This Rich Hickey quote from 2011 is quite relevant in 2026:

"I think we're in this world I like to call guardrail programming. Right. It's really sad. We're like, I can make change cause I have tests. Right? Who does that? Who drives their car around banging against the guardrails, saying whoa, I'm glad I've got these guardrails because I'd never make it to the show on time."

https://www.youtube.com/watch?v=SxdOUGdseq4#t=16m08s

"Simple Made Easy" - Rich Hickey (2011)

YouTube
@sanityinc used the quote two day ago!
@defuneste I think it lands differently now than when it was first made, for then-unimaginable reasons

@sanityinc @defuneste Yeah, I was active in both the Clojure and TDD worlds at the time, and it was clear Hickey was talking about a different kind of testing than I was doing. The kind I’d been doing in the ‘80s, where testing was not used as a tool for thinking about a problem or the design of a solution.

I had roughly the same attitude as Hickey until I sat down and used TDD on a serious project. I don’t know if he ever has. I’ve been out of Clojure for over a decade (!)

@sanityinc @defuneste It’s sort of an interesting meta-commentary. Both of us thought we could discard a methodology by reasoning about it rather than trying it. I was lucky that @RonJeffries argued me into giving it a try.

Part of a career of reasoned-through conclusions that didn’t stand up against experience. Eventually I figured out that maybe I’m not smart enough to get it right by sustained cogitation, so I needed to adopt an approach more driven by rapid feedback from the world.

@marick @sanityinc @defuneste @RonJeffries This goes right to the heart of 'but TDD isn't automated testing, it is using little code examples to guide your design iteratively and provide feedback'. 'test-driven' is such a shockingly misleading term for a design method guided by runnable examples.

@marick @sanityinc @defuneste @RonJeffries and of course TDD came out of the dynamically typed world of Smalltalk.

I can understand the FP/static typing argument of 'Why use tests when you can prove everything with types?' But I don't get rejecting TDD in Clojure just because you can repl-massage a program into existence.

Perhaps the confidence comes from the fact you are composing lots of tiny functions that are independently easy to reason about. But I'm still not convinced.

@tastapod I'm also fairly sure that Hickey would have refined new abstractions by, in part, writing examples that used them, not necessarily 100% in his minds eye from the hammock.

@marick @defuneste @RonJeffries

@sanityinc @tastapod @defuneste @RonJeffries Perhaps. I was in the audience for the Hammock talk and, as he said on the last slide, it was a rant. He was staking out an extreme position. However, as so often happens, the need to valorize something thought underappreciated leads to a ratcheting effect of disparaging everything else.

Which, because of the hero worship our field is prone to, leads to a locked-in absolutist position.

@sanityinc @tastapod @defuneste @RonJeffries In personal communications with him and people close to him, I got no sense that he thought of tests as having anything to do with examples-for-learning.
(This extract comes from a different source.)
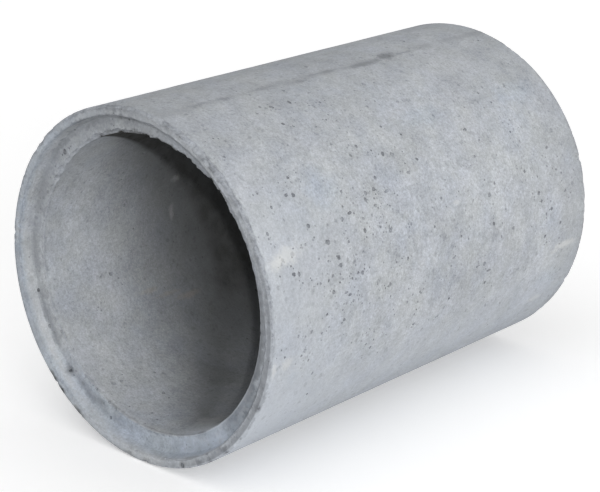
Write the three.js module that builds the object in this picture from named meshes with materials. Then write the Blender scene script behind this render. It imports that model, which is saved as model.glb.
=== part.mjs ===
// Precast concrete sewer pipe, one casting, lying on its side.
// Millimetres, +Z up. The pipe's axis runs along Y, with the socket end at -Y and the tongue end at +Y,
// and the barrel touches the ground at z = 0.
//
// The pipe is a rebated one: its socket is a recess cut into the inner half of the wall, and its tongue is
// the matching step on the outer half of the wall at the other end, so that pipes in line seat in each other
// and the outside stays flush.

import * as THREE from 'three';
import { mergeVertices } from 'three/addons/utils/BufferGeometryUtils.js';

// Barrel
const BORE_DIAMETER = 600;
const WALL = 60;
const LAYING_LENGTH = 1000;     // from the socket's end face to the tongue's shoulder

// Socket, a recess in the inner half of the wall
const SOCKET_DEPTH = 30;
const LIP_WIDTH = 20;           // flat end face left around the socket's mouth
const SOCKET_TAPER = 5;         // how much the socket's radius shrinks from its mouth to its root

// Fit of the tongue in the next pipe's socket
const RADIAL_GAP = 4;           // all round the tongue, filled with mortar or a band
const AXIAL_GAP = 4;            // between the tongue's end face and the socket's root

// Worn or moulded edges
const OUTER_ARRIS = 5;          // outer edges of both ends of the barrel
const MOUTH_ARRIS = 3;          // inner edge of the lip
const ROOT_FILLET = 4;          // inside corners of the socket and of the tongue
const BORE_ARRIS = 4;           // both edges of the bore
const TONGUE_ARRIS = 5;         // outer edge of the tongue's end face

// Faceting
const FACETS = 96;              // flats round the pipe, an even number, one of them flat on the ground
const ARC_STEPS = 3;            // straight steps in each rounded edge of the section

const CONCRETE = { color: 0xbcc1c6, roughness: 0.93, metalness: 0 };

// Worked-out sizes
const boreRadius = BORE_DIAMETER / 2;
const barrelRadius = boreRadius + WALL;
const mouthRadius = barrelRadius - LIP_WIDTH;
const rootRadius = mouthRadius - SOCKET_TAPER;
const tongueLength = SOCKET_DEPTH - AXIAL_GAP;
const socketSlope = SOCKET_TAPER / SOCKET_DEPTH;
const tongueRootRadius = mouthRadius - RADIAL_GAP;
const tongueTipRadius = tongueRootRadius - socketSlope * tongueLength;
const overallLength = LAYING_LENGTH + tongueLength;

// The half section through the wall as a closed loop of corners, each with the radius that rounds it.
// x is the distance from the pipe's axis and y runs along it, from the socket's end face.
function sectionCorners() {
  return [
    { x: barrelRadius, y: 0, round: OUTER_ARRIS },
    { x: barrelRadius, y: LAYING_LENGTH, round: OUTER_ARRIS },
    { x: tongueRootRadius, y: LAYING_LENGTH, round: ROOT_FILLET },
    { x: tongueTipRadius, y: overallLength, round: TONGUE_ARRIS },
    { x: boreRadius, y: overallLength, round: BORE_ARRIS },
    { x: boreRadius, y: SOCKET_DEPTH, round: BORE_ARRIS },
    { x: rootRadius, y: SOCKET_DEPTH, round: ROOT_FILLET },
    { x: mouthRadius, y: 0, round: MOUTH_ARRIS },
  ];
}

// Points along the arc that rounds one corner, from the side of the corner before it to the side of the next.
function roundedCorner(before, corner, after) {
  const apex = new THREE.Vector2(corner.x, corner.y);
  const toBefore = new THREE.Vector2(before.x, before.y).sub(apex).normalize();
  const toAfter = new THREE.Vector2(after.x, after.y).sub(apex).normalize();
  const halfAngle = Math.acos(toBefore.dot(toAfter)) / 2;
  const centre = toBefore.clone().add(toAfter).normalize()
    .multiplyScalar(corner.round / Math.sin(halfAngle)).add(apex);
  const tangentLength = corner.round / Math.tan(halfAngle);
  const start = toBefore.clone().multiplyScalar(tangentLength).add(apex).sub(centre);
  const end = toAfter.clone().multiplyScalar(tangentLength).add(apex).sub(centre);
  const sweep = Math.atan2(start.cross(end), start.dot(end));
  const points = [];
  for (let step = 0; step <= ARC_STEPS; step += 1) {
    const turn = (sweep * step) / ARC_STEPS;
    points.push(start.clone().rotateAround(new THREE.Vector2(), turn).add(centre));
  }
  return points;
}

// The whole section, closed on itself.
function sectionProfile(corners) {
  const points = corners.flatMap((corner, index) => {
    const before = corners[(index + corners.length - 1) % corners.length];
    const after = corners[(index + 1) % corners.length];
    return roundedCorner(before, corner, after);
  });
  points.push(points[0].clone());
  return points;
}

// The section turned about Y. The radii are taken to the middle of each flat, so the pipe measures its
// stated diameters across the flats, and half a step of turn puts a flat at the bottom.
function turnedPipe() {
  const acrossFlats = 1 / Math.cos(Math.PI / FACETS);
  const profile = sectionProfile(sectionCorners());
  profile.forEach((point) => point.setX(point.x * acrossFlats));
  const lathe = new THREE.LatheGeometry(profile, FACETS, Math.PI / FACETS, 2 * Math.PI);
  lathe.deleteAttribute('normal');
  lathe.deleteAttribute('uv');
  const closed = mergeVertices(lathe, 0.001);
  closed.computeVertexNormals();
  return closed;
}

const pipe = new THREE.Mesh(turnedPipe(), new THREE.MeshStandardMaterial(CONCRETE));
pipe.name = 'concrete_pipe';
pipe.position.set(0, -overallLength / 2, barrelRadius);

const group = new THREE.Group();
group.add(pipe);

export default group;
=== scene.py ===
"""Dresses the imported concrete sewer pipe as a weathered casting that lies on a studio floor.

Lengths are in metres, or in millimetres where a field's note says so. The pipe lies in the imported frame: its
axis runs along Y, one barrel radius above the floor, with the socket at -Y and the tongue at +Y. A place
on the casting is told by its angle round the axis, in degrees from +X towards +Z, and by its distance along
the pipe from the socket's end face.
"""

import logging
import math
from collections.abc import Mapping
from dataclasses import dataclass
from enum import Enum

import bmesh
import bpy
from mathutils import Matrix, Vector

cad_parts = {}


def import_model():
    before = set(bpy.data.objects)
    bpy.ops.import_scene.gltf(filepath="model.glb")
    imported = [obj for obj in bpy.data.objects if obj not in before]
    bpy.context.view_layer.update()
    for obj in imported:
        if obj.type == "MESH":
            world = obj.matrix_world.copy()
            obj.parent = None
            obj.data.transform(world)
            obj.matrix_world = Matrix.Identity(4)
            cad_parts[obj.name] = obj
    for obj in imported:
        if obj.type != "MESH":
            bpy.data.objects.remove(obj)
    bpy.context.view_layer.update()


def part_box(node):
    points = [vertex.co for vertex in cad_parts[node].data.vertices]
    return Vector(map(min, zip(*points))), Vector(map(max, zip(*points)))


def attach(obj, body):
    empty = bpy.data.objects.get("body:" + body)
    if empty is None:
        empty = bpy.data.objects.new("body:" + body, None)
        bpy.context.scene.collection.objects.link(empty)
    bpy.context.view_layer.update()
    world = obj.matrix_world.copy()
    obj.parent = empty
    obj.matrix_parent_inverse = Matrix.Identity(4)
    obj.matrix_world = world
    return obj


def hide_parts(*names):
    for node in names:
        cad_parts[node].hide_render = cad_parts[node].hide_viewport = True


LOG = logging.getLogger("sewer_pipe")
MM = 0.001
HALF_TURN = 180.0
WHITE = (1.0, 1.0, 1.0, 1.0)
NODE = "concrete_pipe"
VOID_MASK = "void"
BREAK_MASK = "broken"
VOID_WIDTH = "width"
VOID_STRETCH = "stretch"
LUMP_SIZE = "lump_size"
FIN_HALF_ANGLE = 0.55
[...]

Later, that sort of example was supposed to be explored at the repl, perhaps to be saved as a test (with tool support). Why that was supposed to be better than writing the example in the form of a test to start with was never clear to me. (1/2)

The rhetoric was very rah-rah, heavy on emotion, light on walking through considerations and alternatives.

But that was around the time I moved from Clojure to Elixir, so I don’t know how repl-driven development panned out. (2/2)

@tastapod @sanityinc @defuneste @RonJeffries I’d rather allude to the idea of a second marriage being a triumph of hope over experience. (Samuel Johnson)

You start programming. Your brain wants to think that pure cogitation is sufficient. Life teaches you otherwise.

You discover a type of programming that’s more math-ey and uses small functions. This gives you an excuse to hope that, this time, you can live comfy in the world of Pure Thought.

@tastapod Agree, and I think Hickey got heat at the time, exactly because we didn't relate to his straw man view of TDD. My point in posting the quote is that there's now a belief that computer-generated tests + computer-generated-code is sufficient to obtain good software, and I think that's related to the prevalent view of TDD as being about guardrails. Maybe it's the same underlying issue of not enough people thinking about design and appropriate abstraction at *any* step along the way.

@marick @defuneste @RonJeffries

@tastapod @sanityinc @defuneste @RonJeffries Examples make a dandy governor for people temperamentally inclined to over-abstraction. (Waves.)

Kind of a Watt Governor¹ for our minds, which after all Freud analogized to a steam engine.